◆ WHAT THE TASK ASKS
Locate, in the data below, the line that contains "zip(*points))), Vector(map(max, zip(*points)))" and the line that contains "NEAREST_SEEN = 10 * MM"; reproduce exactly those two lines and every line between them, nothing more.

◆ INFORMATION SUPPLIED
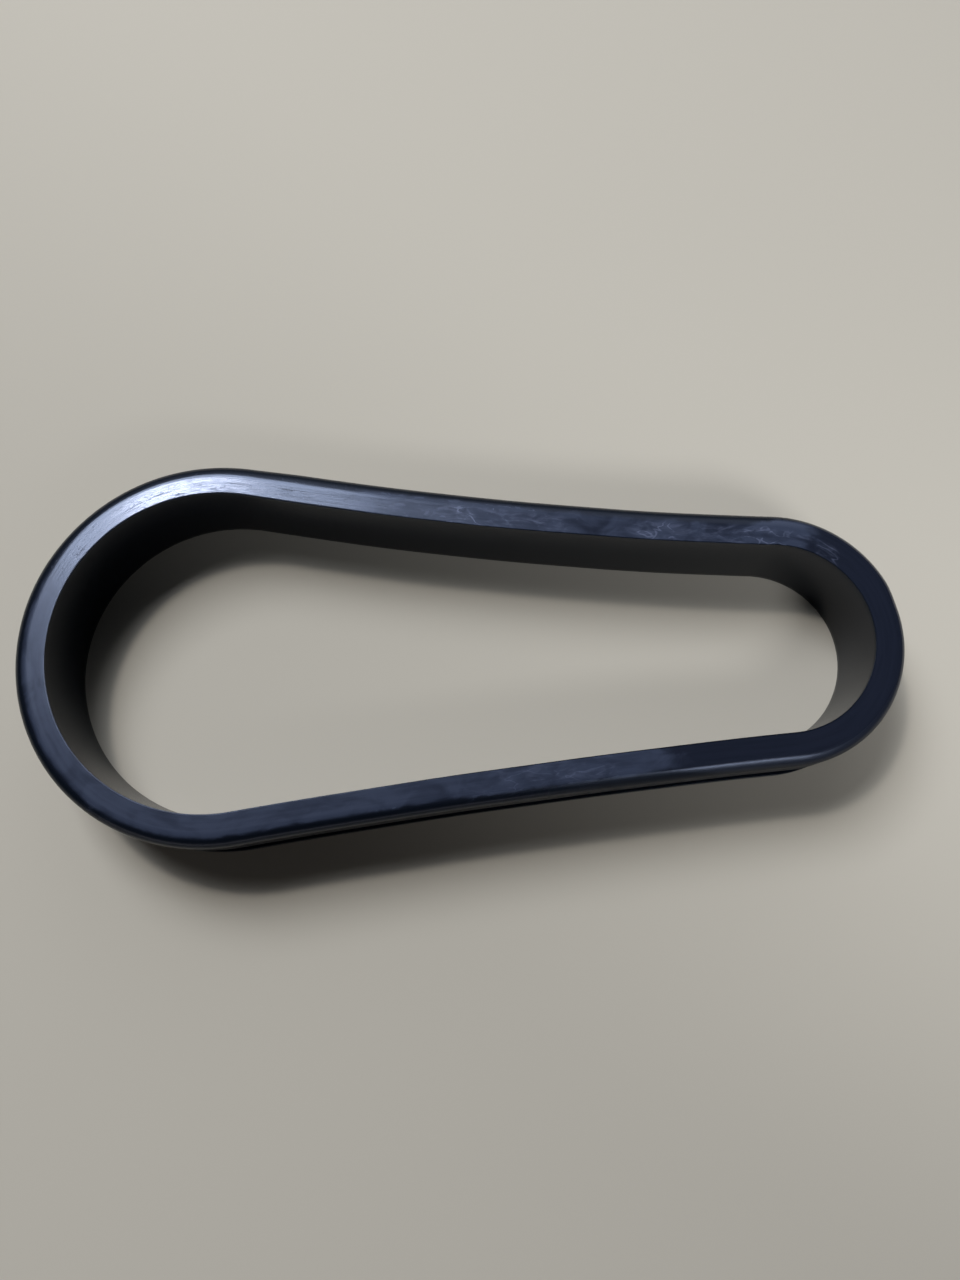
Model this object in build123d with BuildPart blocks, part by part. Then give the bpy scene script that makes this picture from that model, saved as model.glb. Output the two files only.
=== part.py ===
"""Pear-shaped edging grommet, moulded in one piece in black rubber.

It lines a pear-shaped cut-out in a panel. One section is carried round the opening: a plain
inner wall, a deep flange above with a rounded shoulder, a thin flange below, and between them
the groove that grips the panel's edge. Seen from above the opening has a large and a small round end,
joined by two long flanks that are slightly hollow, the back one more than the front one.

Millimetres. X runs along the grommet, the large end at -X; +Z is up; the origin is under
the middle of the grommet, on the surface it lies on.
"""
import os
from math import sqrt

from build123d import *

# ---- driving dimensions ----------------------------------------------------------------
# Opening, along the inner wall
large_end_radius = 54.0
small_end_radius = 32.0
end_centres_apart = 187.5
back_flank_radius = 1330.0
front_flank_radius = 2800.0

# Moulded section
wall = 10.75
top_flange = 15.0
groove_width = 15.0
foot_flange = 6.0
groove_depth = 5.5
shoulder_radius = 3.8
foot_radius = 2.0
groove_lip_radius = 0.8
groove_root_radius = 0.8
inner_edge_radius = 0.25

# ---- worked out ------------------------------------------------------------------------
height = top_flange + groove_width + foot_flange
overall_length = large_end_radius + end_centres_apart + small_end_radius + 2 * wall
large_centre = Vector(-overall_length / 2 + wall + large_end_radius, 0)
small_centre = large_centre + Vector(end_centres_apart, 0)


def flank(radius, side):
    """The hollow arc that touches both round ends from outside, at +Y (side 1) or -Y (side -1).

    Its centre lies at the corner of a triangle on the two end centres, whose other sides are
    this radius added to each end's. Returns the touching points and the point between them.
    """
    to_large = large_end_radius + radius
    to_small = small_end_radius + radius
    along = (to_large**2 - to_small**2 + end_centres_apart**2) / (2 * end_centres_apart)
    centre = large_centre + Vector(along, side * sqrt(to_large**2 - along**2))
    at_large = large_centre + (centre - large_centre).normalized() * large_end_radius
    at_small = small_centre + (centre - small_centre).normalized() * small_end_radius
    middle = centre - (centre - (at_large + at_small) / 2).normalized() * radius
    return at_large, middle, at_small


# ---- the path: the opening's outline at the foot ------------------------------------------
back_large, back_middle, back_small = flank(back_flank_radius, 1)
front_large, front_middle, front_small = flank(front_flank_radius, -1)
large_tip = large_centre - Vector(large_end_radius, 0)
small_tip = small_centre + Vector(small_end_radius, 0)


def on_large_end(point):
    """The point of the large end's arc halfway round from its tip to the given point."""
    halfway = (large_tip - large_centre).normalized() + (point - large_centre).normalized()
    return large_centre + halfway.normalized() * large_end_radius


with BuildLine() as opening:
    ThreePointArc(large_tip, on_large_end(front_large), front_large)
    ThreePointArc(front_large, front_middle, front_small)
    ThreePointArc(front_small, small_tip, back_small)
    ThreePointArc(back_small, back_middle, back_large)
    ThreePointArc(back_large, on_large_end(back_large), large_tip)

# ---- the grommet ---------------------------------------------------------------------------
# The section stands at the large end's tip: its X points outwards, away from the opening.
section_plane = Plane(origin=large_tip, x_dir=(-1, 0, 0), z_dir=(0, 1, 0))

with BuildPart() as grommet:
    with BuildSketch(section_plane) as section:
        Rectangle(wall, height, align=Align.MIN)
        with Locations((wall, foot_flange)):
            Rectangle(groove_depth, groove_width, align=(Align.MAX, Align.MIN), mode=Mode.SUBTRACT)
        inner_edges, groove_roots, outer_edges = section.vertices().group_by(Axis.X)
        foot, lower_lip, upper_lip, shoulder = outer_edges.group_by(Axis.Y)
        fillet(inner_edges, inner_edge_radius)
        fillet(groove_roots, groove_root_radius)
        fillet(foot, foot_radius)
        fillet(lower_lip + upper_lip, groove_lip_radius)
        fillet(shoulder, shoulder_radius)
    sweep(path=opening.wire())

grommet.part.label = "grommet"

os.makedirs("parts", exist_ok=True)
export_step(grommet.part, "parts/grommet.step")

size = grommet.part.bounding_box().size
print(f"grommet {size.X:.1f} x {size.Y:.1f} x {size.Z:.1f} mm, {grommet.part.volume / 1000:.1f} cm3")
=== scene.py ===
from math import pi, radians, sqrt

import bpy
import numpy as np
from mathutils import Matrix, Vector


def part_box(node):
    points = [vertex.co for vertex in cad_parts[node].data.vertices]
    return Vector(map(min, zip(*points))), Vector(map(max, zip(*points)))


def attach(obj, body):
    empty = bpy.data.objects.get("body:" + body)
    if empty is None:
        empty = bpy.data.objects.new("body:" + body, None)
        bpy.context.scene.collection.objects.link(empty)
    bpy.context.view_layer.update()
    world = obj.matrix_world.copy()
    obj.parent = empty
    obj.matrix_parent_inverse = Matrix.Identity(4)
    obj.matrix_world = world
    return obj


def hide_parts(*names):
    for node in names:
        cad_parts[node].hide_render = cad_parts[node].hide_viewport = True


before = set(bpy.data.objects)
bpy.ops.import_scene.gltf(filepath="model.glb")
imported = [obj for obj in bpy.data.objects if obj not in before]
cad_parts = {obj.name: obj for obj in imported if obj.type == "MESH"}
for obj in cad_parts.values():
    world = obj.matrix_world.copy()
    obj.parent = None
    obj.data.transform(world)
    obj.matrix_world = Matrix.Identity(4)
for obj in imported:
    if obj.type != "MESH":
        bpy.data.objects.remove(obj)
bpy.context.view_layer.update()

MM = 0.001
scene = bpy.context.scene
scene.view_settings.view_transform = "Standard"

# ---- camera: nearly straight down, from the front flank's side -------------------------------
CAMERA_PLACE = (1.2 * MM, -76.3 * MM, 355.9 * MM)
CAMERA_TURN = (radians(13.56), radians(-0.52), radians(-1.26))
LENS = 28.125
SENSOR = 36.0
NEAREST_SEEN = 10 * MM

camera_data = bpy.data.cameras.new("camera")
camera_data.lens = LENS
camera_data.sensor_width = SENSOR
camera_data.clip_start = NEAREST_SEEN
camera = bpy.data.objects.new("camera", camera_data)
camera.location = CAMERA_PLACE
camera.rotation_euler = CAMERA_TURN
scene.collection.objects.link(camera)
scene.camera = camera

# ---- sizes of the grommet --------------------------------------------------------------------
box_low, box_high = (np.array(corner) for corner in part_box("grommet"))
WIDTH, HEIGHT = (box_high - box_low)[1:]
WALL = 10.75 * MM
LARGE_RADIUS = WIDTH / 2 - WALL
SMALL_RADIUS = 32.0 * MM
BACK_RADIUS = 1330.0 * MM
FRONT_RADIUS = 2800.0 * MM
SHOULDER_ACROSS = 4.85 * MM
SHOULDER_DEEP = 3.8 * MM
GROOVE_TOP = 21.0 * MM
GROOVE_FOOT = 6.0 * MM
GROOVE_DEPTH = 5.5 * MM
LIP = 0.8 * MM
FOOT_LIP = 0.2 * MM
ROOT = 0.8 * MM
FOOT = 2.0 * MM
INNER_EDGE = 0.08 * MM

STEPS_ROUND = 1000

# How the moulded ring departs from its drawing. Places round the ring are distances along the
# opening's outline from the large end's back: the large end's tip is at 95 mm, the front flank at
# 188 to 371, the small end's tip at 419 and the back flank at 467 to 648. Places across it are
# distances outwards from the top inner edge. A stretch is where it starts, where it ends and the
# length over which it eases off, in millimetres.

# it wavers inwards and its top sinks, each by up to this much and in these numbers of waves
UNEVEN = 0.2 * MM
WAVER_TURNS, WAVER_SEED = (3, 5, 8, 13), 4
SINK_TURNS, SINK_SEED = (4, 7, 11, 17), 9
# the top flange's rim stands out, rising and falling at these distances past its start
RIM_OUT = 0.6 * MM
RIM_ACROSS = (4 * MM, 9 * MM)
RIM_MARGIN = 0.1 * MM
RIM_START = 426 * MM
RIM_RISES = (0 * MM, 8 * MM)
RIM_FALLS = (203 * MM, 227 * MM)
# the top inner edge is nibbled
NIBBLE_DEEP = 0.25 * MM
NIBBLE_TURNS, NIBBLE_SEED = (97, 151, 233, 310), 2
NIBBLED_ROUND = (428, 466, 5)
NIBBLED_ACROSS = (-0.1, 0.2, 0.4)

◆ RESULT
    return Vector(map(min, zip(*points))), Vector(map(max, zip(*points)))


def attach(obj, body):
    empty = bpy.data.objects.get("body:" + body)
    if empty is None:
        empty = bpy.data.objects.new("body:" + body, None)
        bpy.context.scene.collection.objects.link(empty)
    bpy.context.view_layer.update()
    world = obj.matrix_world.copy()
    obj.parent = empty
    obj.matrix_parent_inverse = Matrix.Identity(4)
    obj.matrix_world = world
    return obj


def hide_parts(*names):
    for node in names:
        cad_parts[node].hide_render = cad_parts[node].hide_viewport = True


before = set(bpy.data.objects)
bpy.ops.import_scene.gltf(filepath="model.glb")
imported = [obj for obj in bpy.data.objects if obj not in before]
cad_parts = {obj.name: obj for obj in imported if obj.type == "MESH"}
for obj in cad_parts.values():
    world = obj.matrix_world.copy()
    obj.parent = None
    obj.data.transform(world)
    obj.matrix_world = Matrix.Identity(4)
for obj in imported:
    if obj.type != "MESH":
        bpy.data.objects.remove(obj)
bpy.context.view_layer.update()

MM = 0.001
scene = bpy.context.scene
scene.view_settings.view_transform = "Standard"

# ---- camera: nearly straight down, from the front flank's side -------------------------------
CAMERA_PLACE = (1.2 * MM, -76.3 * MM, 355.9 * MM)
CAMERA_TURN = (radians(13.56), radians(-0.52), radians(-1.26))
LENS = 28.125
SENSOR = 36.0
NEAREST_SEEN = 10 * MM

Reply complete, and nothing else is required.